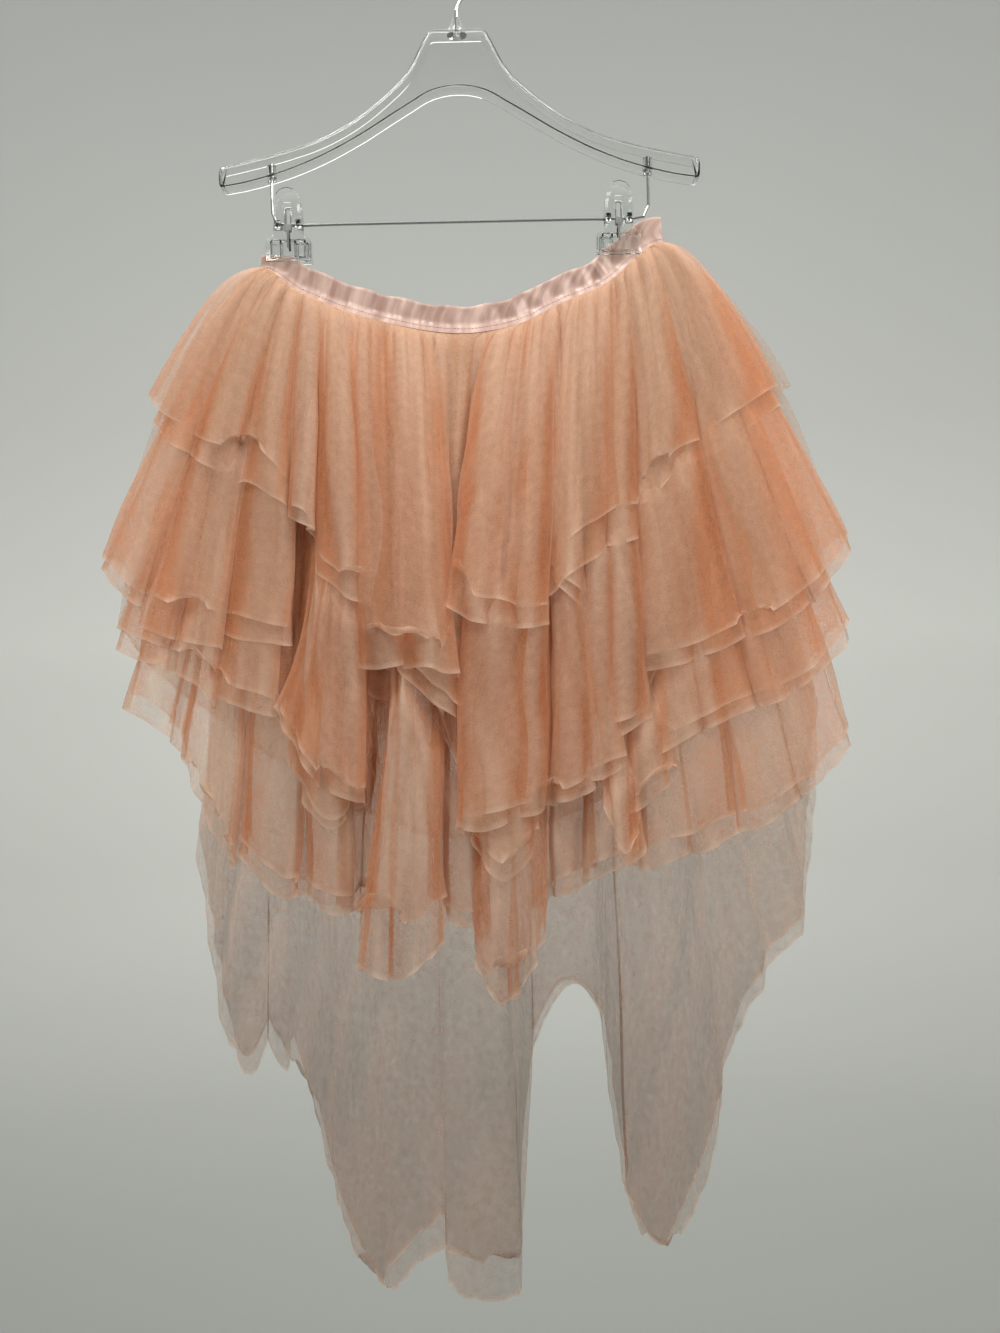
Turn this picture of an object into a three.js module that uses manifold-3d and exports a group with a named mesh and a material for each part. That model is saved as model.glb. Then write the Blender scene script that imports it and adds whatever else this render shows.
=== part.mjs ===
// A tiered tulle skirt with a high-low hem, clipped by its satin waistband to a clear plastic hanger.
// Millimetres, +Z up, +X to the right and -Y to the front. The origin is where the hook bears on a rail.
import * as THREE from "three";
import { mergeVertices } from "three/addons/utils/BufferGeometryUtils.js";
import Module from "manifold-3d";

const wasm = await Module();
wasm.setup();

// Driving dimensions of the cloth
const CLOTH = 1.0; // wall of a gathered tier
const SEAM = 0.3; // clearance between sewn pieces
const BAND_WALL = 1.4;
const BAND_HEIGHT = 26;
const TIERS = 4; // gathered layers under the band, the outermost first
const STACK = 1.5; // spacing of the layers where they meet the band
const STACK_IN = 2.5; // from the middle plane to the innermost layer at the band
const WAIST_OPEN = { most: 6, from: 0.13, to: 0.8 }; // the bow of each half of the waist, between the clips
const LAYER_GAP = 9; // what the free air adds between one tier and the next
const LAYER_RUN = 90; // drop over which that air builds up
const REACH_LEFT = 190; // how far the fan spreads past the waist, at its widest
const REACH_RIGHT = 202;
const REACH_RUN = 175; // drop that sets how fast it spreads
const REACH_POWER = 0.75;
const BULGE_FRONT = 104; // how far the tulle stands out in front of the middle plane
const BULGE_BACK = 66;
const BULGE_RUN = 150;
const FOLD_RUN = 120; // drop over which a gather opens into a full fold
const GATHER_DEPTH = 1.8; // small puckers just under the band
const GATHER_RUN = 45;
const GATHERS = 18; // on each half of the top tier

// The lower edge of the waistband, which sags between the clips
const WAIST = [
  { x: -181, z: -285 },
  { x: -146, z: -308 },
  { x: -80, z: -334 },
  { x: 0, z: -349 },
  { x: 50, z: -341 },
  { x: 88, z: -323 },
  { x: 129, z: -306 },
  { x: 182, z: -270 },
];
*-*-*
**WHAT YOU NEED TO DO**: Exactly repeat the lines above, from the opening line through the one with "wasm.setup();", and include nothing else.

**CORRECT RESULT**:
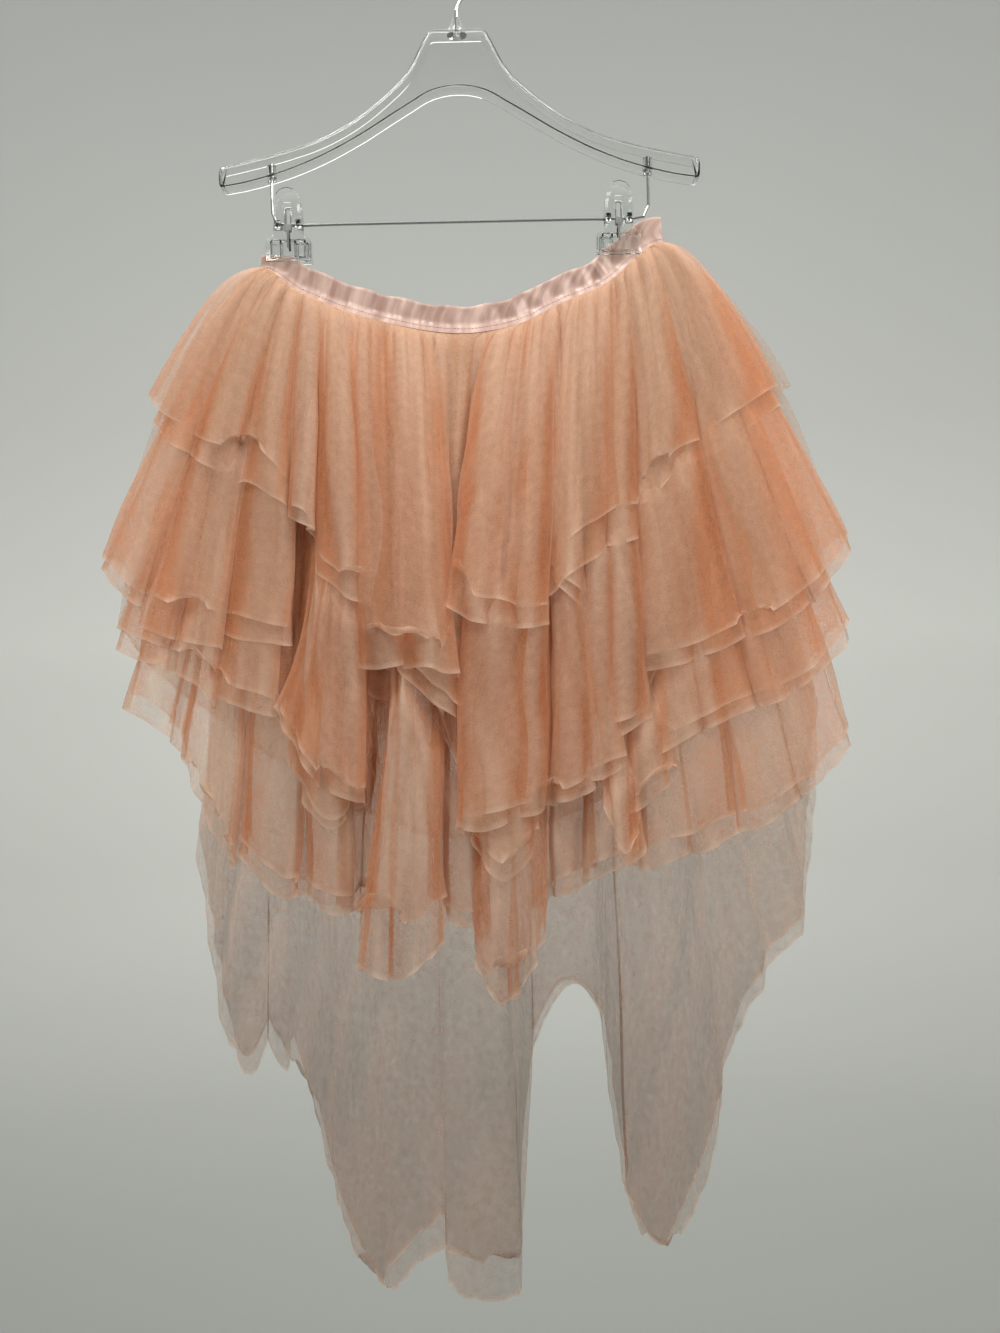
Turn this picture of an object into a three.js module that uses manifold-3d and exports a group with a named mesh and a material for each part. That model is saved as model.glb. Then write the Blender scene script that imports it and adds whatever else this render shows.
=== part.mjs ===
// A tiered tulle skirt with a high-low hem, clipped by its satin waistband to a clear plastic hanger.
// Millimetres, +Z up, +X to the right and -Y to the front. The origin is where the hook bears on a rail.
import * as THREE from "three";
import { mergeVertices } from "three/addons/utils/BufferGeometryUtils.js";
import Module from "manifold-3d";

const wasm = await Module();
wasm.setup();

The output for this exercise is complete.